The Arlington ladies try to be present during a moment that can feel distant and sad. Being a military ceremony is has a lot of pomp and circumstance with very little of the human element addressed. One young woman was observed holding her toddler son, accompanied by a few family members burring a 27-year-old sergeant killed in Pakistan. The young woman seemed overwhelmed with emotion staring at her husbands casket. At that moment a stranger walks up to her, whispers a few words of condolence into her ear, handing her two cards, and saying "If there is anything you need..."

Thursday, May 20, 2010

Civil War Soldier Receives Medal of Honor

After 147 years, 1st Lt.
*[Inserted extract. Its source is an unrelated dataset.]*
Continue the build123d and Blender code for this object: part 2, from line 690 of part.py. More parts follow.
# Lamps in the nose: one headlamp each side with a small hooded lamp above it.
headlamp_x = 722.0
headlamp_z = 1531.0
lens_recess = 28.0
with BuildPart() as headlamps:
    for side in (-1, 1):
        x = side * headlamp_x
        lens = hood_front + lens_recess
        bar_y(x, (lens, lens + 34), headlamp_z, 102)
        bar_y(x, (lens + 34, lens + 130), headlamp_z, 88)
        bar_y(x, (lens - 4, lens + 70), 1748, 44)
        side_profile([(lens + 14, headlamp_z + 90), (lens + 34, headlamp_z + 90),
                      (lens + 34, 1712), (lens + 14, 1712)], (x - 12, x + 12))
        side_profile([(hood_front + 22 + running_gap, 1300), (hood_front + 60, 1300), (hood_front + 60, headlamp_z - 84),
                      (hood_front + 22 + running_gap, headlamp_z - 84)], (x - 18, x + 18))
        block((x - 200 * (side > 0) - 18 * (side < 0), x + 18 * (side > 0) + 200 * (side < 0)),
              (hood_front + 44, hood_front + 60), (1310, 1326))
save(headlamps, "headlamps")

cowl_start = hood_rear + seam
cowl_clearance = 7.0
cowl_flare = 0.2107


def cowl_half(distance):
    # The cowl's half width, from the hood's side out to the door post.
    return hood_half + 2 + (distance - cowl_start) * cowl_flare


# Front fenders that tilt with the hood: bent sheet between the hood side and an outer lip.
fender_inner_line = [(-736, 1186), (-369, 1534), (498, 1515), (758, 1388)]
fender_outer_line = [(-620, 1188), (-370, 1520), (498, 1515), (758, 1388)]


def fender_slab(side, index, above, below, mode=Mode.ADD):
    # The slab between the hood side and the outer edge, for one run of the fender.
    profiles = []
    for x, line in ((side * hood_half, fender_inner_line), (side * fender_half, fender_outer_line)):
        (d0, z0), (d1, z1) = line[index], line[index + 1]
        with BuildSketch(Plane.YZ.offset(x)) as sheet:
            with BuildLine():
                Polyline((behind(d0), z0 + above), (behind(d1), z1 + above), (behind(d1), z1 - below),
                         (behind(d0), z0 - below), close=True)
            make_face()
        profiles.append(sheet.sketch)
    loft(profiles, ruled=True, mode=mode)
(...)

Alonzo Cushing is receiving the Medal of Honor. Cushing was a leading an artillery battery which sat atop Cemetery Ridge in Gettysburg, 1863. Despite the massive bombardment which preceded Pickett's Charge and being shot twice, he commanded his men to continue the fight and move his remaining guns to the front line. Cushing fell after a Confederate bullet struck him in the head.
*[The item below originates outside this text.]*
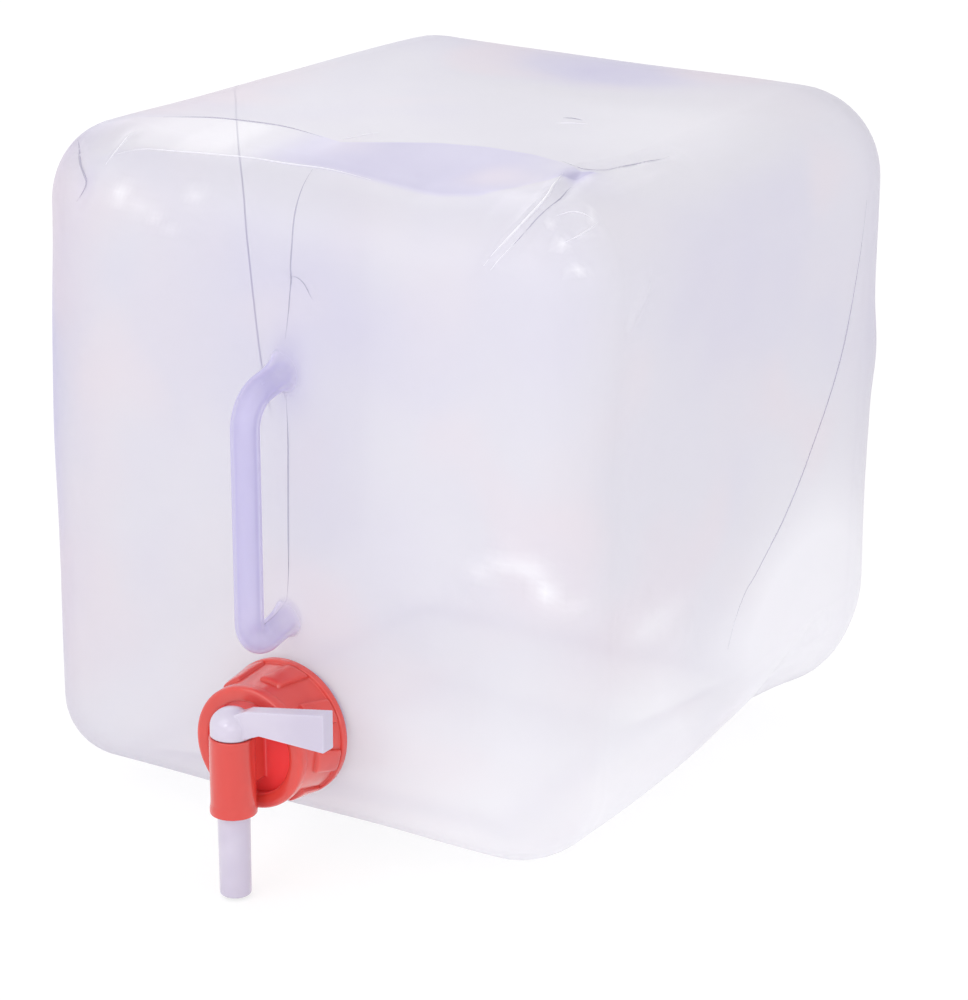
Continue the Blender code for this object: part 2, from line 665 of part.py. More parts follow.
def make_key(key_axis):
    """The key, closed in the photograph with its lever to the right and its port away from the
    inlet. A quarter turn towards the front opens it."""
    upward = (0, 0, 1)
    spout_radius = SPOUT_BORE_RADIUS + SPOUT_WALL
    tip_radius = SPOUT_BORE_RADIUS + SPOUT_TIP_WALL
    plug_foot = barrel_foot + PLUG_ABOVE_FOOT
    # The snap bead turns in the barrel's groove
    bead_radius = barrel_bore_radius + GROOVE_DEPTH - SEAT_GAP
    bead_middle = barrel_foot + GROOVE_ABOVE_FOOT + GROOVE_LENGTH / 2
    dome = []
    for step in range(HUB_DOME_STEPS + 1):
        angle = math.pi / 2 * step / (HUB_DOME_STEPS + 1)
        height = hub_base + HUB_HEIGHT + HUB_DOME_HEIGHT * math.sin(angle)
        dome.append((hub_radius * math.cos(angle), height))
    profile = [
        (tip_radius - SPOUT_TIP_ROUND, SPOUT_TIP_HEIGHT),
        (tip_radius, SPOUT_TIP_HEIGHT + SPOUT_TIP_ROUND),
        (spout_radius, barrel_foot),
        (spout_radius, plug_foot),
        (plug_radius, plug_foot + SEAT_GAP),
        (plug_radius, bead_middle - SNAP_BEAD_LENGTH / 2),
        (bead_radius, bead_middle),
        (plug_radius, bead_middle + SNAP_BEAD_LENGTH / 2),
        (plug_radius, hub_base),
        (hub_radius, hub_base),
        *dome,
    ]
    body = turned(profile, KEY_SIDES, (0, barrel_depth, 0), upward, closed=False)
    made = add_object("tap_key", body, NATURAL_LOOK)
    boolean(made, add_object("lever_shape", lever_shape()), "UNION")
    bore_start = SPOUT_TIP_HEIGHT - OVERRUN
    bore_length = inlet_height + INLET_BORE_RADIUS - bore_start
    bore = rod(SPOUT_BORE_RADIUS, bore_length, KEY_SIDES, (0, barrel_depth, bore_start), upward)
    boolean(made, add_object("spout_bore_cutter", bore))
    port_way = Matrix.Rotation(KEY_PORT_ANGLE, 3, "Z") @ Vector((0, 1, 0))
    port_place = (0, barrel_depth, inlet_height)
    port = rod(INLET_BORE_RADIUS, plug_radius + OVERRUN, INLET_SIDES, port_place, port_way)
    boolean(made, add_object("port_cutter", port))
    edges = made.modifiers.new("Soft edges", "BEVEL")
    edges.width = LEVER_ROUND
    edges.segments = 1
    edges.limit_method = "ANGLE"
    edges.angle_limit = BEVEL_ANGLE
    carry(key_axis, made)
    shade(made)


def main():
    clear_scene()
    make_bag()
    bag_tool = make_bag_tool()
    make_neck(bag_tool)
    make_handle(bag_tool)
    tap_axis = axis("tap_draw_axis", Vector((0, flange_back, NECK_HEIGHT)))
    collar_axis = axis("collar_unscrew_axis", Vector((0, collar_back, NECK_HEIGHT)))
    key_axis = axis("key_turn_axis", Vector((0, barrel_depth, hub_base)))
    make_gasket(tap_axis)
    make_tap_body(tap_axis)
    make_collar(collar_axis)
    make_key(key_axis)


main()
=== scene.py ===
# %% [markdown]
# # A collapsible water carrier
# The carrier is a thin blow-moulded cube of soft, clouded film. A hollow handle stands on its front
# wall, and below it a threaded neck takes a red screw collar with a red tap and a milky key. This
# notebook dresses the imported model: it keeps the sizes, the places and the joints of the frame, and
# makes the fine surfaces, the plastics, the light and the view.

# %% Load the frame
import math

import bmesh
import bpy
import numpy as np
from mathutils import Matrix, Vector, noise
from mathutils.bvhtree import BVHTree


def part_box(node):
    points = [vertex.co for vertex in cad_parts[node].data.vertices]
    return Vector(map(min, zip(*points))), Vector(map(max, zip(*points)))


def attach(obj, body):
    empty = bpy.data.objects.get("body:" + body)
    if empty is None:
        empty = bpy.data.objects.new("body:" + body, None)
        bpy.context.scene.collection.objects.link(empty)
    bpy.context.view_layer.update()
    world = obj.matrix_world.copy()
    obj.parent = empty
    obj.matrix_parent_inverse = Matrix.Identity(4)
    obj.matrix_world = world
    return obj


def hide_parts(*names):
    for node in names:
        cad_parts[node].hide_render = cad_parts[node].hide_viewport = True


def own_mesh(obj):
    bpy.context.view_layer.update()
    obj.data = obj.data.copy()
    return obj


MM = 0.001

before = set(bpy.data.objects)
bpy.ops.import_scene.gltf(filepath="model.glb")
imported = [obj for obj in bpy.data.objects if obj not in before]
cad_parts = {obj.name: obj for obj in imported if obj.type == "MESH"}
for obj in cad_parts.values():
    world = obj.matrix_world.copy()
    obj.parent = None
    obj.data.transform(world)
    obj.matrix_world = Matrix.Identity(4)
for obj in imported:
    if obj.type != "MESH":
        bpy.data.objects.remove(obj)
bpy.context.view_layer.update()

# %% [markdown]
# ## The camera
# The view is the photograph's: from the front and the right, about 20 degrees above the table, with
# a long lens, so that the cube's edges hardly converge. The focal length is written in pixels of
# the 1000 pixel high image, which is how it was measured, and turned into a lens for the sensor.

# %% Camera
IMAGE_HEIGHT = 1000
FOCAL_PIXELS = 3659.6
VIEW_AZIMUTH = math.radians(32.52)
VIEW_ELEVATION = math.radians(19.92)
VIEW_DISTANCE = 1.5585
VIEW_CENTRE = Vector((0, 0, 0.1516))
FRAMING_RIGHT = 0.0025
FRAMING_DOWN = 0.0362


def place_object(name, data):
    """A new object in the scene."""
    made = bpy.data.objects.new(name, data)
    bpy.context.scene.collection.objects.link(made)
    return made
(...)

His leadership and courage during this battle have gone unrecognized for generations. Finally family members and citizens of Cushing's home town in Delafield, WI have petitioned for his recognition since 1987. A facebook group was even created by 27-year-old Air Force captain, Phil Shapiro. " We need to honor those people who got our country to where it is," stated Shapiro, who lives in Arkansas.

Sunday, May 16, 2010

Student Mistakes...

As a teacher I try my hardest to make history come alive. To make it as interesting and compelling to the student. I want them to have a passion for history in the same way I do. Unfortunately that does not always pan out and more times than I would hope students pay nearly no attention at all. Here are some great misses by students who obviously were not paying attention in class.
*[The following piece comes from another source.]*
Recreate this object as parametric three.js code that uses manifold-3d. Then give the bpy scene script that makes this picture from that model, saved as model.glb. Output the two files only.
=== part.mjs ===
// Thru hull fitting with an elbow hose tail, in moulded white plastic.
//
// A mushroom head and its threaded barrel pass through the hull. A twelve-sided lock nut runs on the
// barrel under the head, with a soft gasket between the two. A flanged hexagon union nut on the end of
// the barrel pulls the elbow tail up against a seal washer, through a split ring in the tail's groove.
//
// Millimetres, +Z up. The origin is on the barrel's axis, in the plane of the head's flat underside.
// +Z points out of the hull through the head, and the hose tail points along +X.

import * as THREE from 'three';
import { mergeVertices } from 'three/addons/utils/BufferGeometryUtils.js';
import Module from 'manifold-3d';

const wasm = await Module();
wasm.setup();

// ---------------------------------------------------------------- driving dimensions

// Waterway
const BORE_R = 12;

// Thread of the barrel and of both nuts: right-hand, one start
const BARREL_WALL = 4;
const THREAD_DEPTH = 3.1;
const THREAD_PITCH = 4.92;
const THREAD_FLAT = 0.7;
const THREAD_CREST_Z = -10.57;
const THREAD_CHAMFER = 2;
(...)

These are not from my classroom:

  • The inhabitants of Egypt were called mummies. They lived in the Sarah Dessert and traveled by Camelot. The climate of the Sarah is such that the inhabitants have to live elsewhere, so certain areas of the dessert are cultivated by irritation. The Egyptians built the Pyramids in the shape of huge triangular cube. The Pyramids are a range of mountains between France and Spain.
  • Without the Greeks, we wouldn't have history. The Greeks invented three kinds of columns - Corinthian, Doric and Ironic. They also had myths. A myth is a female moth. One myth says that the mother of Achilles dipped him in the River Stynx until he became intolerable. Achilles appears in "The Illiad", by Homer. Homer also wrote the "Oddity", in which Penelope was the last hardship that Ulysses endured on his journey. Acutally, Homer was not written by Homer but by another man of that name
  • Eventually, the Ramons conquered the Geeks. History call people Romans because they never stayed in one place for very long. At Roman banquets, the guestes wore garlic in their hair. Julius Caesar extinguished himself on the battlefields of Gaul. The Ides of March killed him because they thought the was going to be made king. Nero was a cruel tyrany who would torture his poor subjects by playing the fiddle to them.
  • During the Renaissance America began. Christopher Columbus was a great navigator who discoverd America while cursing about the Atlantic. His ships were called the Nina, the Pinta and the Santa Fe. Later the Pilgrims crossed the Ocean, and that was called the Pilgrim's Progress. When they landed at Plymouth Rock, they were greeted by Indians, who came down the hill rolling their was hoops before them. The Indian squabs carried their cabooses, which proved very fatal to them. The winter of 1620 was a hard one for the setters. Many people died and many babies were born. Captain John Smith was responsible for all things
  • One of the causes of the Revolutionary Wars was the English put tacks in their tea. Also, the colonists would send their pacels through the post without stamps. During the War, Red Coats and Raul Revere was throwing balls over stone walls. The dogs were barking and the peacocks crowing. Finally, the colonists won the War and no longer had to pay for taxis.
  • The sun never set on the British Empire because the British Empire is in the East and the sun sets in the West. Queen Victoria was the longest queen. She sat on a thorn for 63 years. Her reclining years and finally the end of her life were exemplatory of a great personality. Her death was the final event which ended her reign.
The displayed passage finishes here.